I'm the first to admit that if there's ever an excuse to go out for breakfast I'll take it. Sunday sleep in, no milk, no gluten free bread in the house, no oil to fry the bacon and eggs, "...but hun , I just don't feel like cooking breakfast....so lets...ummm...go out" insert insane looking cheeky grin here. I've also been known to meet up with girlfriends purely to walk to a breakfast spot, indulge and then walk home, cos what's better than walking off your bacon and eggs before you've even eaten them?!
...and all that without even getting me started on the coffee...oh the delicious, thick crema and the heady, strong espresso aroma that fills breakfast joints is enough of an excuse on it's own if you ask me!
However, I digress, this is a cooking and baking blog is it not? So, I should share that yes, every now and then I also make breakfast; cheesy scrambled eggs, baked eggs , baked beans or hashbrowns , yep I love breakfast.
Funnily enough, I rarely make pancakes anymore. Pancakes were always something my brother and I made as soon as we could measure the ingredients and heat up a fry pan. My little brother's concoctions were usually...well, lets just say he and a friend made them once and they were green, with 100's and 1000's and my brother likes his panckaes cooked on one side only. Yuck - I know and I've not even mentioned how two 13year old boys can manage to get green pancake mix over every inch of the kitchen bench, dripping into the cutlery drawer and then innocently become deaf at my disgust and vow to definitely NOT do the dishes this time. Alas, I could never stand the mess long enough for him to ever get round to doing them himself! (Little brother, if you're reading this, I love you even though you are dishwasher deaf and have disgusting taste in pancakes!)
On the upside - yes there is one, if you're still here?!? - these gluten free ricotta pancakes are, thankfully, not at all green, nor raw and although the addition of 100's and 1000's would be quite pretty, I find the addition would be just too crunchy to go with the slightly sour stewed plums and rich double cream that I've chosen to top these golden rounds with. Perfect for your weekend breakfast, at 8am or 1.30pm - who cares - it's pancakes and I ate them all!
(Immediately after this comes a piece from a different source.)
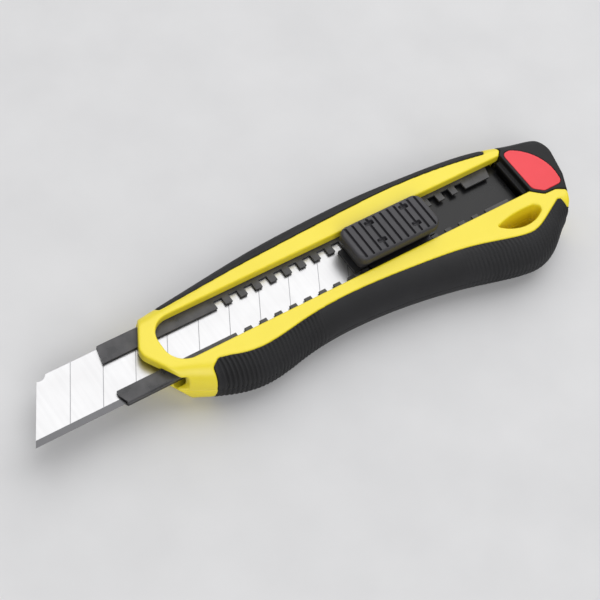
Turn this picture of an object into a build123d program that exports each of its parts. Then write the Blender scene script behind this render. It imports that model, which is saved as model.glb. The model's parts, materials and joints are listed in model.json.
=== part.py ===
from build123d import *
import os

# Snap-off utility knife, 18 mm blade. Millimetres.
# Origin: on the flat back face, on the blade's centre line, near the middle of the knife at rest.
# +X runs from the blade's tip to the tail, +Y from the cutting edge to the spine,
# and +Z out of the face that carries the thumb pad.

# ---- driving dimensions ----
TIP_X = -91.4
BLADE_LENGTH = 110.0
BLADE_HALF_WIDTH = 9.0
BLADE_THICK = 0.5
BLADE_TOP_Z = 11.0
SEGMENT_PITCH = 10.0
SEGMENT_COUNT = 8
SCORE_LEAN = 10.39          # run of a 60 degree score line over the blade's width
SCORE_DEPTH = 0.12
SCORE_WIDTH = 0.22
EDGE_BEVEL = 1.8
TAIL_HOLE_R = 2.0
BREAK_NOTCH_R = 2.2
PEG_R = 1.7
PEG_X = 15.1

THICK = 15.0                # handle, face to face
PARTING_Z = 7.5             # the two shells meet here
TAIL_CORNER_R = 6.6         # the tail's corner on the spine side, in plan
TAIL_EDGE_R = 1.2           # soft edge round the tail
TRIM = 0.06                 # cut off each face so that it is truly flat
GAP = 0.1                   # between fixed pieces that only lie beside each other

SHEET = 0.6                 # steel of the blade channel
BEND_R = 0.5
CHANNEL_FRONT_X = -65.3
CHANNEL_REAR_X = 73.3
LIP_REAR_X = 69.1
CHANNEL_HALF = 9.7
CHANNEL_TOP_Z = 11.9
CHANNEL_FLOOR_Z = 10.3      # top of the channel's floor
LIP_BELLY_Y = -5.1          # inner edges of the two lips
LIP_SPINE_Y = 4.0
NOTCH_PITCH = 5.0
NOTCH_COUNT = 18
NOTCH_LENGTH = 2.8
NOTCH_DEPTH = 2.5
FIRST_NOTCH_X = -26.1       # centre of the notch nearest the nose

WINDOW_HALF = 7.45
WINDOW_FRONT_X = -48.4
WINDOW_REAR_X = 75.0
WINDOW_CORNER_R = 6.2
SLOT_SIDE_X = -46.8         # the slot in the nose opens sideways in front of this
SLOT_LOW_Z = 8.4            # the belly side's opening is taller than the channel
SLOT_HIGH_Z = 12.8
NOSE_APEX = (-55.2, 0.5)
NOSE_APEX_R = 4.0
NOSE_RAKE = 29              # degrees
RAKE_TOP_Z = 8.0            # the nose's front is upright above this and raked back below
POCKET_HALF = 9.8           # room for the channel inside the shells
BACK_WALL = 2.4             # thickness of the back shell under the channel
NOSE_HOLLOW_Z = 3.4
CARRY_RIB_X = (-34.0, -14.0, 6.0, 26.0, 46.0)
CARRY_RIB_THICK = 1.6
RUBBER = 2.3                # thickness of the moulded-on grips

NOTCH_OF_REST = 11
LOCK_X = FIRST_NOTCH_X + NOTCH_OF_REST * NOTCH_PITCH
CARRIER_REAR_X = 42.6
CARRIER_TOP_Z = 12.0
SPRING_THICK = 0.4

PAD_FRONT_X = 13.2
PAD_LENGTH = 29.0
PAD_WIDTH = 12.6
PAD_TOP_Z = 18.9
PAD_BOTTOM_Z = 12.6
PAD_CORNER_R = 3.0
PAD_CENTRE_X = PAD_FRONT_X + PAD_LENGTH / 2
PAD_GROOVES = 11
PAD_GROOVE_PITCH = 2.45
PAD_GROOVE_WIDTH = 0.7
PAD_GROOVE_DEPTH = 0.9
PAD_CROSS_LENGTH = 2.9
PAD_CROSS_WIDTH = 1.4
PAD_CROSS_DEPTH = 1.3
PAD_CROSSED_GROOVES = (3, 8)
PAD_CROSS_Y = (-2.7, 3.9)
PAD_CAP_Z = 16.1            # underside of the pad's cap
PAD_OVERHANG = 1.4

CAP_TONGUE_LENGTH = 14.0
INSERT_THICK = 1.4
SCREWS = [(-41.8, -11.6), (45.5, -12.8)]
SCREW_R = 1.0
SCREW_HEAD_R = 1.5
SCREW_HEAD_Z = 2.2          # the heads lie this deep in their holes
SCREW_HEAD_HEIGHT = 1.4
SCREW_TOP_Z = 12.0
SCREW_CLEARANCE = 0.15

# cross sections of the handle: x, belly side y, spine side y, and the radius of each side's edges
SECTIONS = [
    (-60.0, -10.4, 10.2, 4.4, 4.4),
    (-50.0, -11.1, 11.6, 4.9, 5.0),
    (-46.5, -12.6, 12.1, 5.4, 5.4),
    (-40.0, -16.1, 13.1, 6.2, 6.0),
    (-26.0, -20.2, 14.7, 6.6, 5.8),
    (-11.0, -18.4, 16.0, 7.0, 4.8),
    (8.0, -17.3, 16.7, 7.0, 3.8),
    (26.0, -18.9, 16.8, 7.0, 3.2),
    (46.0, -22.8, 15.9, 7.0, 3.2),
    (60.0, -26.4, 14.9, 7.0, 3.4),
    (67.0, -27.0, 14.1, 7.0, 3.8),
    (74.0, -24.4, 12.7, 7.0, 4.2),
    (82.0, -19.0, 10.5, 6.6, 4.2),
    (93.0, -10.5, 7.0, 6.0, 4.2),
]


def block(x0, x1, y0, y1, z0, z1):
    """A box between two opposite corners."""
    middle = Location(((x0 + x1) / 2, (y0 + y1) / 2, (z0 + z1) / 2))
    return middle * Box(x1 - x0, y1 - y0, z1 - z0)


def prism(points, z0, z1, corner=0.0, skip=()):
    """A plan outline pulled from z0 to z1, its corners rounded except those numbered in skip."""
    face = make_face(Polyline(*points, close=True))
    if corner:
        round_at = [points[i] for i in range(len(points)) if i not in skip]
        corners = [v for v in face.vertices() if any(abs(v.X - x) + abs(v.Y - y) < 1e-6 for x, y in round_at)]
        face = fillet(corners, corner)
    return Pos(0, 0, z0) * extrude(face, z1 - z0)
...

The ingredients for these pancakes were kindly supplied to me on behalf of Coeliac Awareness Week, this March 13th - 20th 2012, which aims to raise the awareness of Coeliac Disease (CD) and the need to get tested for CD. 1 in 100 Australians suffer from CD, yet 75percent remain undiagnosed. I urge you, don't take as long as I did to get tested, as when you've got an answer and a way forward you don't need to wonder anymore about why you're falling sleeping at your desk after lunch every day, have no energy and are unhealthy, pale as a weak soy, decaf latte and your nails are constantly breaking, you can take that way forward and turn yourself back into a healthy person.
In the spirit of Coeliac Awareness Week, I thought I'd also take this opportunity to list a few upcoming Gluten Free events happening around Australia in 2012, I might even see you at one of them!
May 11 & 12 - The Gluten Free Food Expo - Brisbane, Queensland
August 24-25 - Gluten Free Expo - Sydney, New South Wales
September 15 - Gluten Free Expo & Conference, Melbourne, Victoria
Gluten Free Ricotta Pancakes
Makes about 6 goodsized pancakes - Recipe from Coeliac Australia
1/2cup (145g) full fat ricotta cheese
1tbslp vegetable or canola oil
1/2cup (100g) rice flour
1tsp gluten free baking powder
1/2cup (125ml) milk
In a medium bowl whisk together the eggs, ricotta, oil and milk until smooth.
Stir in the remaining ingredients and mix til smooth.
Heat a large frypan and grease with a small knob of butter (about 1/2tsp) till quite hot, pour a ladleful of pancake batter onto the frypan and cook. You'll need to reduce the temperature to about medium at this stage, you don't want crunchy pancakes! You want little bubbles to appear in the top of the pancake, that's when it's ready to flip, so flip it over and cook it for another 30seconds to a minute.
Transfer to a warmed plate and cover. Repeat with remaining pancake mixture, regreasing your pan every couple of pancakes.
Brown Sugar Plum Compote
Makes about 1 1/2cups
8blood plums, halved with stones removed
2tblspns brown sugar
Place plums, sugar and 60ml water in a heavy based saucepan and bring to a simmer over medium heat. Simmer for 8-12minutes until softened and allow to cool.
Serve warm over the gluten free ricotta pancakes with a dollop or two of double cream or a creamy gluten free vanilla yoghurt.
Best enjoyed with a clear conciences when one should be eating lunch.